**** THE DATA

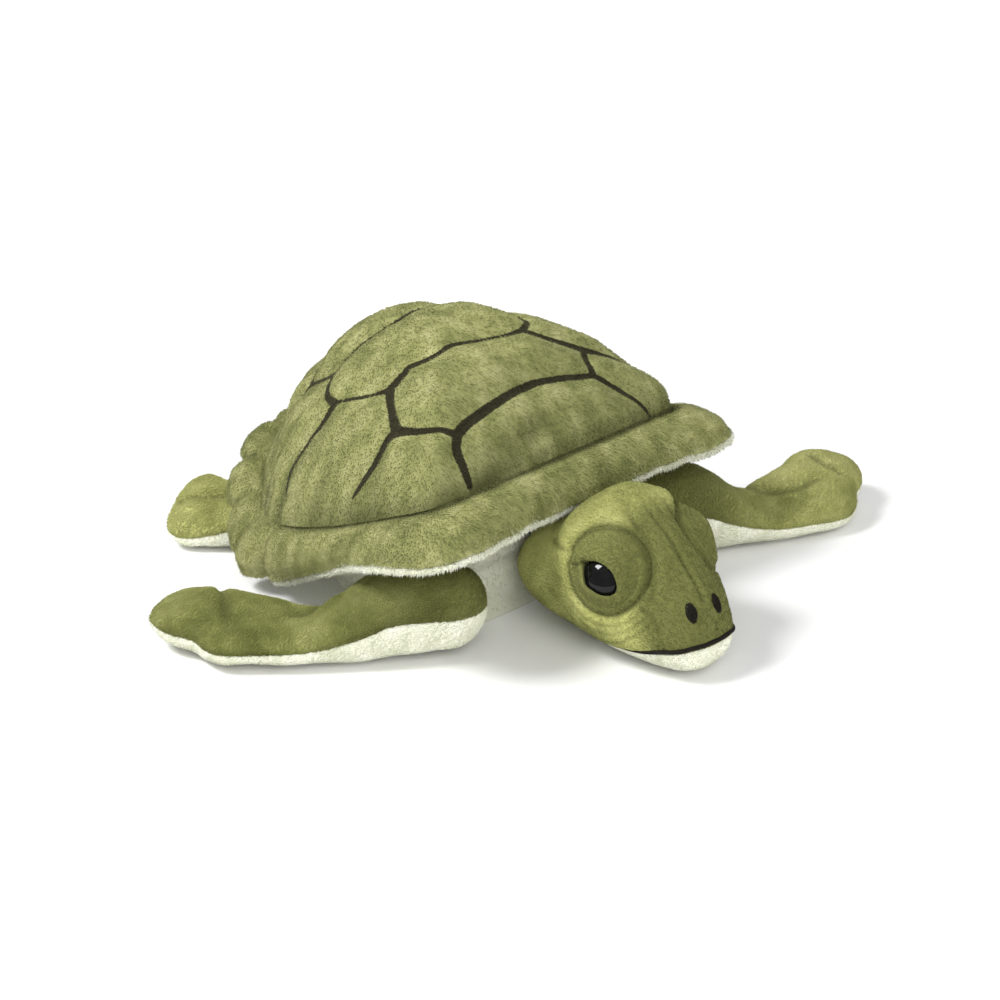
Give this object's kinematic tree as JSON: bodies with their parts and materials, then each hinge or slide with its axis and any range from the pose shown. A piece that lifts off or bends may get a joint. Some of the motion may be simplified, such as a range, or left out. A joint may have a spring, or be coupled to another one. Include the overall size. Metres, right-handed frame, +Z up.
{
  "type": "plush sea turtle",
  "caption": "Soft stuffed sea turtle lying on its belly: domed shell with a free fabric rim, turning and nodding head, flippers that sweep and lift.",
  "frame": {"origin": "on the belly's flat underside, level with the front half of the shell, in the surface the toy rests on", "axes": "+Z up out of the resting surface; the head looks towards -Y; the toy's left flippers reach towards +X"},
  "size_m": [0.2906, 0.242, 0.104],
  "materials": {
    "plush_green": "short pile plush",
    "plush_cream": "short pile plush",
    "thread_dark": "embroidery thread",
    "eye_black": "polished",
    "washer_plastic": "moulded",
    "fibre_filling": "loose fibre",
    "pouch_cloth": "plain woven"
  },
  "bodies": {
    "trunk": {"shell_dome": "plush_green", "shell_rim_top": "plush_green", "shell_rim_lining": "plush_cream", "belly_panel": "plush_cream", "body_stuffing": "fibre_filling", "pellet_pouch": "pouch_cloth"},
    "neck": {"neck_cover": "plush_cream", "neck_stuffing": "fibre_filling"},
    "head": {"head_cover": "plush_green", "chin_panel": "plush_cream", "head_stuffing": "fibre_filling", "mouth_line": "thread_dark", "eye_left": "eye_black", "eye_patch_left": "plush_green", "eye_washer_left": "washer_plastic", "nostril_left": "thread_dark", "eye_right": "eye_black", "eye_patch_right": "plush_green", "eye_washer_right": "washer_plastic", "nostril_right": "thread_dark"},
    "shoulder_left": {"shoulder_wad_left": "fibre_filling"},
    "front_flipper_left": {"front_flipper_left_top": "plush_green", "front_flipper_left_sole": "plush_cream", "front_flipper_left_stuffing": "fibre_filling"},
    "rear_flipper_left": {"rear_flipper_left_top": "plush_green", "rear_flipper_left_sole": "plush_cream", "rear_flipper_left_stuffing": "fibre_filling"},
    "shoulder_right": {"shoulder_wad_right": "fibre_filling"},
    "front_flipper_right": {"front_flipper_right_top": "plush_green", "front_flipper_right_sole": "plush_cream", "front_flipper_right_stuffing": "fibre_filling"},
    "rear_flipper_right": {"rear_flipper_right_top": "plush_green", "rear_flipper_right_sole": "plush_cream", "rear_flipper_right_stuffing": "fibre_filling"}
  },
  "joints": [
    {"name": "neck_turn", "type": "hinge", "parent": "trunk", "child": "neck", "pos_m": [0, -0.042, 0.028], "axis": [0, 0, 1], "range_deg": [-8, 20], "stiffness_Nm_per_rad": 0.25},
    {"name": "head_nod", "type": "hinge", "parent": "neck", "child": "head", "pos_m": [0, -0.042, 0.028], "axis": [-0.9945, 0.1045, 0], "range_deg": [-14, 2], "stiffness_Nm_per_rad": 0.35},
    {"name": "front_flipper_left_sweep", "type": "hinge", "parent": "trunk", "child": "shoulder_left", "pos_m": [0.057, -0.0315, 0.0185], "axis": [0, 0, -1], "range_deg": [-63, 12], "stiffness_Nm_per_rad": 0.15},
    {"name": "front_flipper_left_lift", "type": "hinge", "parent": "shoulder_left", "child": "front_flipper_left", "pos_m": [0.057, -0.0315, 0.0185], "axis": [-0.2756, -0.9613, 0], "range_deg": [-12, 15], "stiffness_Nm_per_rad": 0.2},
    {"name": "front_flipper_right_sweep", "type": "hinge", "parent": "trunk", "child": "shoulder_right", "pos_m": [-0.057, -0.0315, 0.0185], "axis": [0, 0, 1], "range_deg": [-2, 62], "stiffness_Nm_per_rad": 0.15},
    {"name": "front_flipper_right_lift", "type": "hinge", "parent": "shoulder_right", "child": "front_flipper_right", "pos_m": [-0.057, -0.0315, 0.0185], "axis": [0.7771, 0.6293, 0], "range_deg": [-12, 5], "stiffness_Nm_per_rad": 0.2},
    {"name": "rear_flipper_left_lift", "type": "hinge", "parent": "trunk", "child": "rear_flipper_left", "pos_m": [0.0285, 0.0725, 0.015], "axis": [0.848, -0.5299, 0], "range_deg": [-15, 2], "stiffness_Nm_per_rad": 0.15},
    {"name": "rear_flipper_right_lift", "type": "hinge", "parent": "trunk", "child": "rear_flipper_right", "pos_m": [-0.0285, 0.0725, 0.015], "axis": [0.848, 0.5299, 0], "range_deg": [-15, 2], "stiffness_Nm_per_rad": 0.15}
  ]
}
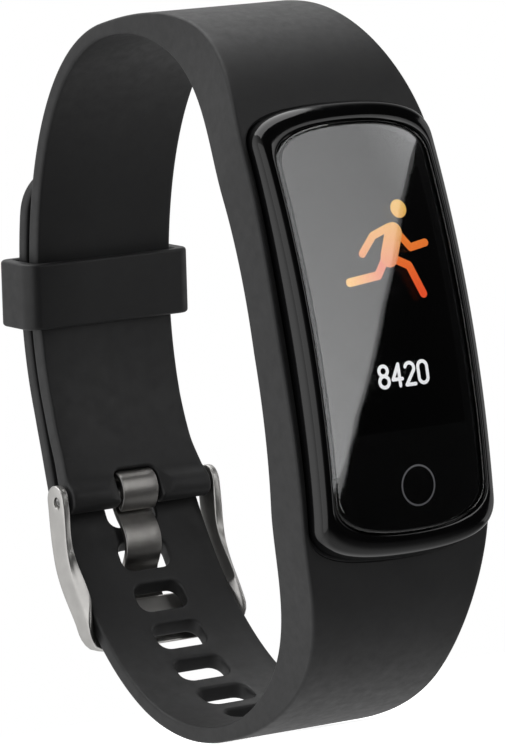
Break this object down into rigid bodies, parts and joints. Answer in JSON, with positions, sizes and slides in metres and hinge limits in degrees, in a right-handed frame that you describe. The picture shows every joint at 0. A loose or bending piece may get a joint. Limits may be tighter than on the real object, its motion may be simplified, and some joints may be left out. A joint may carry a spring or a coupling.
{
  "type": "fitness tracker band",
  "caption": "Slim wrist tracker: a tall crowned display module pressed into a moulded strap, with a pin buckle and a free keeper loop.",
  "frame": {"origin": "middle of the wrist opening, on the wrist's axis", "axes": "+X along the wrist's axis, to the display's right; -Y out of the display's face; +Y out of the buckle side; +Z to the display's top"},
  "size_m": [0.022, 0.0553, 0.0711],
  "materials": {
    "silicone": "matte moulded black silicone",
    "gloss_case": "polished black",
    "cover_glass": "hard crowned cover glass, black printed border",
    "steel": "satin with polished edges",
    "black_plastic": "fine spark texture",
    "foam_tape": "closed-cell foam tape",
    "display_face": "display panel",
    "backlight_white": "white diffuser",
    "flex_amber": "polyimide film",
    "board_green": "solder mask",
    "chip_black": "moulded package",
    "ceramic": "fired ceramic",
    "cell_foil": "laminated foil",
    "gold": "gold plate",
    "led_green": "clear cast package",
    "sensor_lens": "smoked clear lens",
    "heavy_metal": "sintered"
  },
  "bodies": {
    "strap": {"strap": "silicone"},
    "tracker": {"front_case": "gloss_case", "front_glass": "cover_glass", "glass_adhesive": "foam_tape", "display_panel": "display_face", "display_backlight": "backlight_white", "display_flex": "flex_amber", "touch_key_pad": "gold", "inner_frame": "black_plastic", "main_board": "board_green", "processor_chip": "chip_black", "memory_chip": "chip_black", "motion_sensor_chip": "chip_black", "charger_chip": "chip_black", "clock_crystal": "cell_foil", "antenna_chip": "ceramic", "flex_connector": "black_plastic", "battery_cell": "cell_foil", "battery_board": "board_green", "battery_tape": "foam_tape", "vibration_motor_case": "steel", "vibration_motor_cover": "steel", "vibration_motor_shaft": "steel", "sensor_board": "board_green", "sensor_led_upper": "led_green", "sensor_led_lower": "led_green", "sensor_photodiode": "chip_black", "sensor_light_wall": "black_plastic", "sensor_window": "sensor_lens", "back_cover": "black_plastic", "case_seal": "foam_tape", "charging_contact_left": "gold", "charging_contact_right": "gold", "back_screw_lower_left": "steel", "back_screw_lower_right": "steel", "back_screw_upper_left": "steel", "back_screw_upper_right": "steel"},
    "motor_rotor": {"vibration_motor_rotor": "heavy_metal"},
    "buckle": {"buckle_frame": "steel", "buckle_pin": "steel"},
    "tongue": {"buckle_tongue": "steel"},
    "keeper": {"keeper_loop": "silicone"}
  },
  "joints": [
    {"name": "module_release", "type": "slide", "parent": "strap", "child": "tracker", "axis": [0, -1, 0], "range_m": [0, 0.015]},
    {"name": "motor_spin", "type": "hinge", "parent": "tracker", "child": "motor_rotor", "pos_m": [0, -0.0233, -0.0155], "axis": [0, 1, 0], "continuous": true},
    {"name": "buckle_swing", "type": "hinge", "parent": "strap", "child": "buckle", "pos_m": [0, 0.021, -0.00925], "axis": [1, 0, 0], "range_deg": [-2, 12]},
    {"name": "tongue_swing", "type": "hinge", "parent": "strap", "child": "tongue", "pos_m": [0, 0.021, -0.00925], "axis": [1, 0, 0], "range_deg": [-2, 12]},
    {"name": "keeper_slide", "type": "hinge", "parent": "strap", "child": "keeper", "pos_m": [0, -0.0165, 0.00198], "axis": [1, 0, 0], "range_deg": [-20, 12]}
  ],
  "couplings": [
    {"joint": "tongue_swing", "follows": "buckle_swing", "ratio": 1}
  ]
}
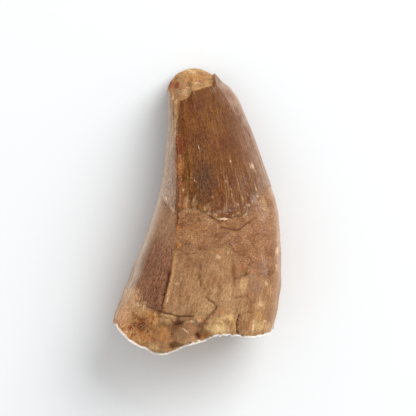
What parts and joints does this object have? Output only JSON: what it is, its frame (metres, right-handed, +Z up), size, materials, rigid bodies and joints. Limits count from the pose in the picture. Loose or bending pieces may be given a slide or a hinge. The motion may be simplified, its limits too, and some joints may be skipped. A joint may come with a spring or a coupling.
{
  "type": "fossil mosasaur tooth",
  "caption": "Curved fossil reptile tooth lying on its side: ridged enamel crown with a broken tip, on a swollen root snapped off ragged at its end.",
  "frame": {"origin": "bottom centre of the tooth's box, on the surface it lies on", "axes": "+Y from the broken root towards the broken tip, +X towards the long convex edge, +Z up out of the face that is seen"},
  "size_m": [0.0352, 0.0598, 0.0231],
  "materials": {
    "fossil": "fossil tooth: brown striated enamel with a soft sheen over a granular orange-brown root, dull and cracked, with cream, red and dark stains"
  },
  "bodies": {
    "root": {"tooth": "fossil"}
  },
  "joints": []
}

********

WHAT IS BEING ASKED -> Above are records; say how many of their lines contain the word "rigid", giving only the number.

WRITTEN RESPONSE -> 2